Lights and Pyrotechnics 

     Since no commission wants its streets and consequently their fallas to be left in the dark, they put up lots of light decorations in every nook of Valencia to lead the crowd to their neighborhood. But some of them just go all out, much more than others.  

 


     The pyrotechnical shows, as you already witnessed with the mascleta, are the joy of these valencians. But seeing as those are during the day, they need another one for the night! Here is where the Fire Castles come into play. They are firework displays filled with sound and colour and always have a thunderous and magical ending. The most impressive one is held on March 18th in a spectacle called Nit de Foc (night of fire).  


The Cremà 

    On the 19th, after the first place is given to the adult and child fallas, the crema happens (which I guess means the cremation or burning). This is the only part of the festivities that I don’t get, but the one that the locals seem to anticipate the most. The fallas are put over a crapload of sand so that the fire doesn’t burn the asphalt and they always have a firefighter squad nearby ready for any emergencies. The fallas that win first place get burnt last. The fallera mayor is the one who lights the fuse which is going to burn their beautiful sculptures. They always cry when they do this. I understand them, but it’s a beautiful thing to watch nonetheless. 

 

This is what is left after a cremà.   


     Everything I have showed you were the fallas from 2014 when I went, but as you now know, in this precise moment the 2018 fallas are taking place. My uncle sent us these pictures:

   


     I hope you liked it and that you learnt about these wonderful festivities held in Valencia.

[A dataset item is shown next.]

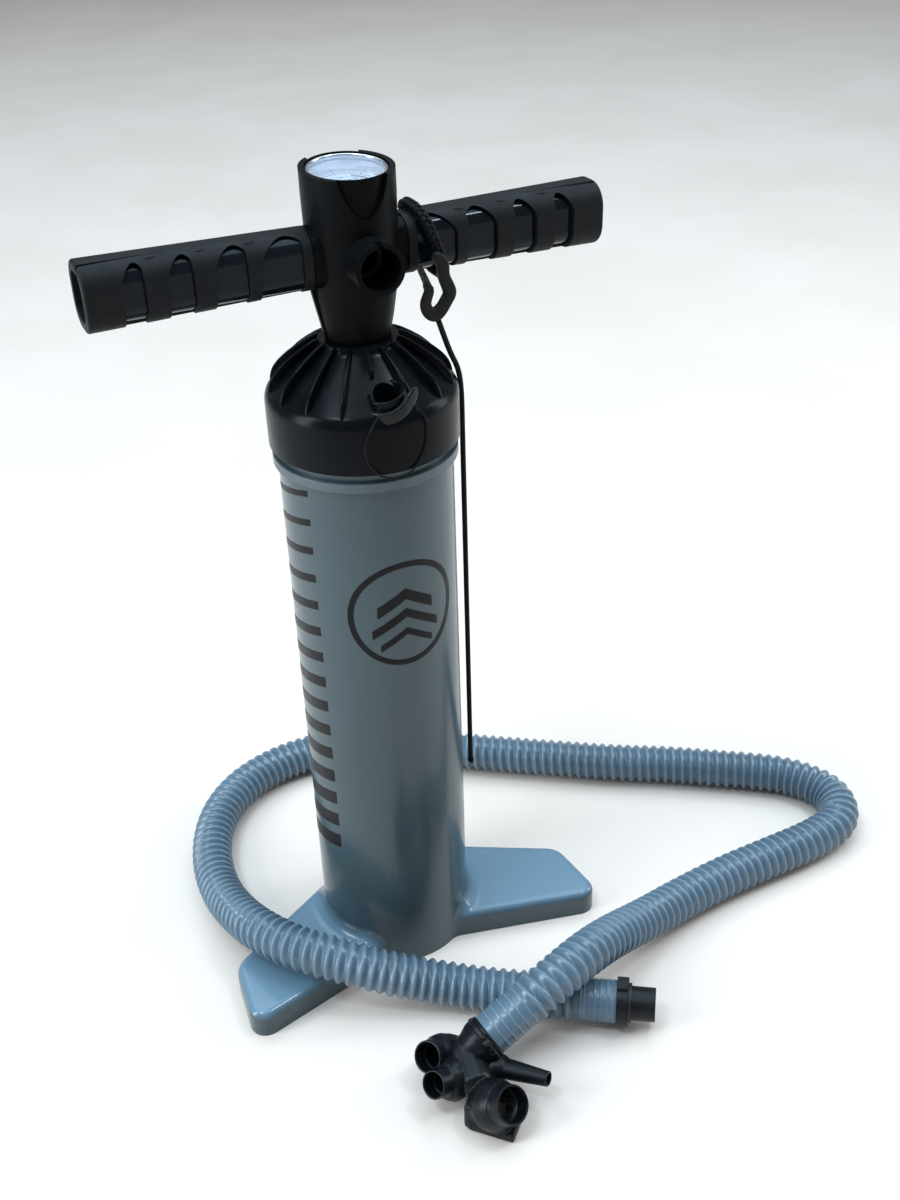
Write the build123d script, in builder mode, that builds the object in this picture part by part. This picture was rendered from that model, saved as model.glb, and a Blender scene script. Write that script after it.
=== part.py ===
from build123d import *
import math
import os

# Single-action stand pump for inflatables. Millimetres, +Z up along the barrel, origin on the floor at
# the barrel axis, T-handle along X, gauge and hose port facing -Y.
os.makedirs("parts", exist_ok=True)

# ---- driving dimensions ---------------------------------------------------------------------------
BARREL_R = 55.0  # outer radius of the pump barrel
BARREL_WALL = 3.5
BARREL_TOP = 430.0  # the barrel's neck, inside the cap's skirt
FLOOR_T = 6.0  # closed bottom of the barrel
LIP_R = 58.0
LIP_LOW, LIP_HIGH = 399.0, 405.0
CAP_BASE = 411.0  # lower edge of the cap
CAP_CEILING = 434.0  # flat underside of the cap, over the end of the barrel
CAP_R = 59.5
NECK_TOP = 475.8  # top of the cap's neck
HUB_LOW = NECK_TOP + 0.8  # foot of the handle's hub, just over the cap's neck
ROD_R = 12.0
HANDLE_Z = 526.7
HANDLE_HALF = 157.6
TOWER_R = 27.25
TOWER_TOP = 574.4
GAUGE_TILT = 5.0  # the gauge face leans to the front
STROKE = 340.0
RUN = 0.05  # radial clearance of a running fit
BORE_R = BARREL_R - BARREL_WALL
HOSE_R = 15.9  # over the ribs
CUFF_R = 15.2
LEASH_R = 1.75


def save(shape, name):
    """Label a finished piece and write it as one STEP file."""
    shape.label = name
    export_step(shape, f"parts/{name}.step")


def aim(origin, direction):
    """A plane whose Z runs along direction."""
    side = (1, 0, 0) if abs(direction[0]) < 0.9 * math.dist((0, 0, 0), direction) else (0, 0, 1)
    return Plane(origin=origin, x_dir=Vector(*side).cross(Vector(*direction)), z_dir=direction)


def along(start, direction, distance):
    """The point at a distance from start along direction."""
    size = math.dist((0, 0, 0), direction)
    return tuple(s + d * distance / size for s, d in zip(start, direction))


def spun(plane, outline):
    """A solid of revolution about the plane's Z, from its (radius, height) outline."""
    side = Plane(origin=plane.origin, x_dir=plane.x_dir, z_dir=-plane.y_dir)
    with BuildPart() as turned:
        with BuildSketch(side):
            with BuildLine():
                Polyline(*outline, close=True)
            make_face()
        revolve(axis=Axis(plane.origin, plane.z_dir))
    return turned.part


def ring(plane, outer, inner, low, high):
    """A plain ring between two heights on a plane."""
    return spun(plane, [(inner, low), (outer, low), (outer, high), (inner, high)])


def tube(points, radius, name):
    """A free cord's tube: straight runs joined by arcs as large as the runs allow."""
    runs = [math.dist(a, b) for a, b in zip(points, points[1:])]
    radii = []
    for i in range(1, len(points) - 1):
        before = Vector(*points[i]) - Vector(*points[i - 1])
        after = Vector(*points[i + 1]) - Vector(*points[i])
        half = math.radians(before.get_angle(after)) / 2
        radii.append(0.45 * min(runs[i - 1], runs[i]) / math.tan(half))
    with BuildPart() as piece:
        with BuildLine() as route:
            FilletPolyline(*points, radius=radii)
        with BuildSketch(Plane(origin=route.line @ 0, z_dir=route.line % 0)):
            Circle(radius)
        sweep()
    length = sum(edge.length for edge in route.edges())
    share = piece.part.volume / (math.pi * radius**2 * length)
    print(f"{name}: length {length:.0f}, volume share {share:.3f}, radii {[round(r) for r in radii]}")
    save(piece.part, name)


# ---- barrel with its two feet ---------------------------------------------------------------------
FOOT_T = 21.0
FOOT_TOP_ROUND = 6.0
FOOT_ROOT_ROUND = 12.0
FOOT_OUTLINE = [(20, 50), (136, -15.5), (142, -75.5), (26, -47)]  # right foot, seen from above


def foot_outline(side):
    """The plan of one foot, with its two rounded tip corners."""
    with BuildSketch() as plan:
        with BuildLine():
            Polyline(*[(side * x, y) for x, y in FOOT_OUTLINE], close=True)
        make_face()
        tips = plan.vertices().filter_by(lambda v: abs(v.X) > 100)
        fillet(tips.filter_by(lambda v: v.Y > -40), 18)
        fillet(plan.vertices().filter_by(lambda v: abs(v.X) > 100 and v.Y < -70), 12)
    return plan.sketch


def on_foot_root(edge):
    """Whether an edge is the arc where a foot's top meets the barrel."""
    middle = edge @ 0.5
    return abs(middle.Z - FOOT_T) < 1 and abs(math.hypot(middle.X, middle.Y) - BARREL_R) < 0.2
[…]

Everything I explained was from a combination between my memory (which sucks big time) and the official fallas website. There are other really cool things about the fallas that I didn’t talk about but are rather interesting: 


     You must visit Valencia and this event! It’s fenomenal.

Falla of Maduro (my country's President) 

Sign: “If there is anything more dangerous than a monkey with a submachine gun, it’s a powerful leader that’s lost his marbles” (it rhymes in Spanish xD).